§ **Given task**
State only the count of lines in the listing below that hold "part".

-- Start --

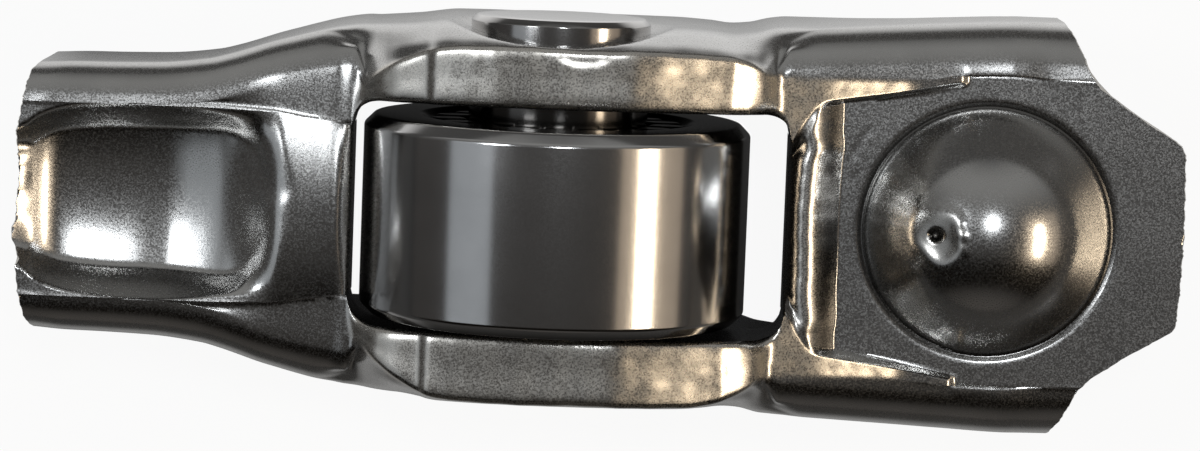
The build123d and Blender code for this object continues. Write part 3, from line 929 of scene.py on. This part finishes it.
TABLE_REACH = 0.9
TABLE_LEVEL = REST_Z * MM - 0.00005
table = bpy.data.meshes.new("table_top")
table.from_pydata(
    [(x, y, TABLE_LEVEL) for x, y in (
        (-TABLE_REACH, -TABLE_REACH), (TABLE_REACH, -TABLE_REACH),
        (TABLE_REACH, TABLE_REACH), (-TABLE_REACH, TABLE_REACH),
    )],
    [],
    [(0, 1, 2, 3)],
)
floor = bpy.data.objects.new("table_top", table)
bpy.context.scene.collection.objects.link(floor)
white = bpy.data.materials.new("white_table")
white.use_nodes = True
tree = white.node_tree
for node in list(tree.nodes):
    tree.nodes.remove(node)
matt = tree.nodes.new("ShaderNodeBsdfDiffuse")
matt.inputs["Color"].default_value = (0.9, 0.9, 0.9, 1.0)
glow = tree.nodes.new("ShaderNodeEmission")
ray = tree.nodes.new("ShaderNodeLightPath")
spot = tree.nodes.new("ShaderNodeNewGeometry")
split = tree.nodes.new("ShaderNodeSeparateXYZ")
tree.links.new(spot.outputs["Position"], split.inputs["Vector"])

# Shares of the table's own white that are seen directly and mirrored in the steel, and how bright
# the mirrored band is before it is held at plain white
SEEN_WHITE = 0.93
MIRRORED_WHITE = 0.9
BAND_STRENGTH = 1.35

# Distance beyond a box round the part, in metres
from_middle = calculated(tree, "ABSOLUTE", calculated(tree, "SUBTRACT", split.outputs["X"], 0.002))
beyond_x = calculated(tree, "SUBTRACT", from_middle, 0.024)
beyond_y = calculated(tree, "SUBTRACT", calculated(tree, "ABSOLUTE", split.outputs["Y"]), 0.006)
outside = calculated(tree, "MAXIMUM", beyond_x, beyond_y)
# Painted shadow: the mirrored glow fades out close round the part; farther out it fades away again
near = graded(tree, outside, 0.0, 0.010, 0.03, 1.0)
far = graded(tree, outside, 0.008, 0.024, 1.0, 0.02)
# Painted shade: the mirrored glow is dimmer toward the -Y side
painted_side_shade = graded(tree, split.outputs["Y"], -0.008, 0.008, 0.3, 1.0)
lit = calculated(tree, "MULTIPLY", calculated(tree, "MULTIPLY", near, far), painted_side_shade)
lit = calculated(tree, "MINIMUM", calculated(tree, "MULTIPLY", lit, BAND_STRENGTH), 1.0)
mirrored_share = calculated(tree, "MULTIPLY", ray.outputs["Is Glossy Ray"], MIRRORED_WHITE)
seen_share = calculated(tree, "MULTIPLY", ray.outputs["Is Camera Ray"], SEEN_WHITE)
strength = calculated(tree, "MAXIMUM", ray.outputs["Is Camera Ray"], lit)
tree.links.new(strength, glow.inputs["Strength"])
top_coat = tree.nodes.new("ShaderNodeMixShader")
tree.links.new(calculated(tree, "MAXIMUM", seen_share, mirrored_share), top_coat.inputs["Fac"])
tree.links.new(matt.outputs["BSDF"], top_coat.inputs[1])
tree.links.new(glow.outputs["Emission"], top_coat.inputs[2])
table_output = tree.nodes.new("ShaderNodeOutputMaterial")
tree.links.new(top_coat.outputs["Shader"], table_output.inputs["Surface"])
table.materials.append(white)

# Dim studio all round, graded from the -Y side to the +Y side
world = bpy.data.worlds.new("studio")
bpy.context.scene.world = world
world.use_nodes = True
tree = world.node_tree
background = tree.nodes["Background"]
background.inputs["Strength"].default_value = 1.0
direction = tree.nodes.new("ShaderNodeTexCoord")
sky_split = tree.nodes.new("ShaderNodeSeparateXYZ")
tree.links.new(direction.outputs["Generated"], sky_split.inputs["Vector"])
room = tree.nodes.new("ShaderNodeValToRGB")
tree.links.new(graded(tree, sky_split.outputs["Y"], -1.0, 1.0, 0.0, 1.0), room.inputs["Fac"])
tree.links.new(room.outputs["Color"], background.inputs["Color"])
ramp = room.color_ramp
ramp.elements[0].position, ramp.elements[0].color = 0.0, (0.10, 0.092, 0.085, 1.0)
ramp.elements[1].position, ramp.elements[1].color = 1.0, (0.16, 0.16, 0.16, 1.0)
for position, colour in (
    (0.05, (0.06, 0.056, 0.052, 1.0)),
    (0.10, (0.004, 0.003, 0.002, 1.0)),
    (0.25, (0.004, 0.003, 0.002, 1.0)),
    (0.34, (0.045, 0.042, 0.039, 1.0)),
    (0.46, (0.062, 0.059, 0.057, 1.0)),
    (0.7, (0.13, 0.128, 0.125, 1.0)),
    (0.86, (0.29, 0.29, 0.285, 1.0)),
    (0.94, (0.32, 0.32, 0.315, 1.0)),
    (0.985, (0.26, 0.26, 0.255, 1.0)),
):
    ramp.elements.new(position).color = colour

LAMP_DISTANCE = 0.45


def aimed(right, up, back, place_at):
    """Matrix of a lamp or camera at place_at that looks against back, with the given right and up."""
    return Matrix([(right[i], up[i], back[i], place_at[i]) for i in range(3)] + [(0, 0, 0, 1)])


def softbox(name, colour, radiance, size, lean_x, lean_y):
    """Rectangular studio light aimed at the part, leaning from straight above by the given angles."""
    light = bpy.data.lights.new(name, "AREA")
    light.shape = "RECTANGLE"
    light.size, light.size_y = size
    light.energy = radiance * math.pi * size[0] * size[1]
    light.color = colour
    lamp = bpy.data.objects.new(name, light)
    bpy.context.scene.collection.objects.link(lamp)
    toward = Vector((math.tan(math.radians(lean_x)), math.tan(math.radians(lean_y)), 1.0)).normalized()
    side = Vector((0, 1, 0)).cross(toward).normalized()
    lamp.matrix_world = aimed(side, toward.cross(side), toward, toward * LAMP_DISTANCE)


softbox("cool_softbox", (0.86, 0.93, 1.0), 0.4, (0.22, 0.36), -50, -2)
softbox("cool_key", (0.92, 0.96, 1.0), 10.0, (0.10, 0.13), -36, 16)
softbox("front_lamp", (0.92, 0.96, 1.0), 30.0, (0.06, 0.06), 4, 15)
softbox("warm_strip", (1.0, 0.82, 0.60), 12.0, (0.07, 0.22), 56, -6)
softbox("warm_glow", (1.0, 0.80, 0.60), 0.4, (0.34, 0.36), 60, -4)

# Long lens 200 mm above the part, tilted toward its +Y side and rolled a little
SENSOR_WIDTH = 36.0
EYE_DISTANCE = 200.0
TILT = math.radians(6.3)
ROLL = math.radians(2.2)
AIM_X = 2.15
camera_data = bpy.data.cameras.new("camera")
camera_data.sensor_width = SENSOR_WIDTH
camera_data.lens = 4280.0 / 1200.0 * SENSOR_WIDTH
camera_data.clip_start = 0.01
camera = bpy.data.objects.new("camera", camera_data)
bpy.context.scene.collection.objects.link(camera)
bpy.context.scene.camera = camera
eye = Vector((AIM_X, EYE_DISTANCE * math.sin(TILT), EYE_DISTANCE * math.cos(TILT))) * MM
aim = Vector((AIM_X, -0.55, 0.0)) * MM
forward = (aim - eye).normalized()
right = forward.cross(Vector((0, 1, 0))).normalized()
up = right.cross(forward)
right_rolled = right * math.cos(ROLL) + up * math.sin(ROLL)
up_rolled = up * math.cos(ROLL) - right * math.sin(ROLL)
camera.matrix_world = aimed(right_rolled, up_rolled, -forward, eye)
bpy.context.scene.view_settings.view_transform = "Standard"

-- End --

§ **Finished answer**
5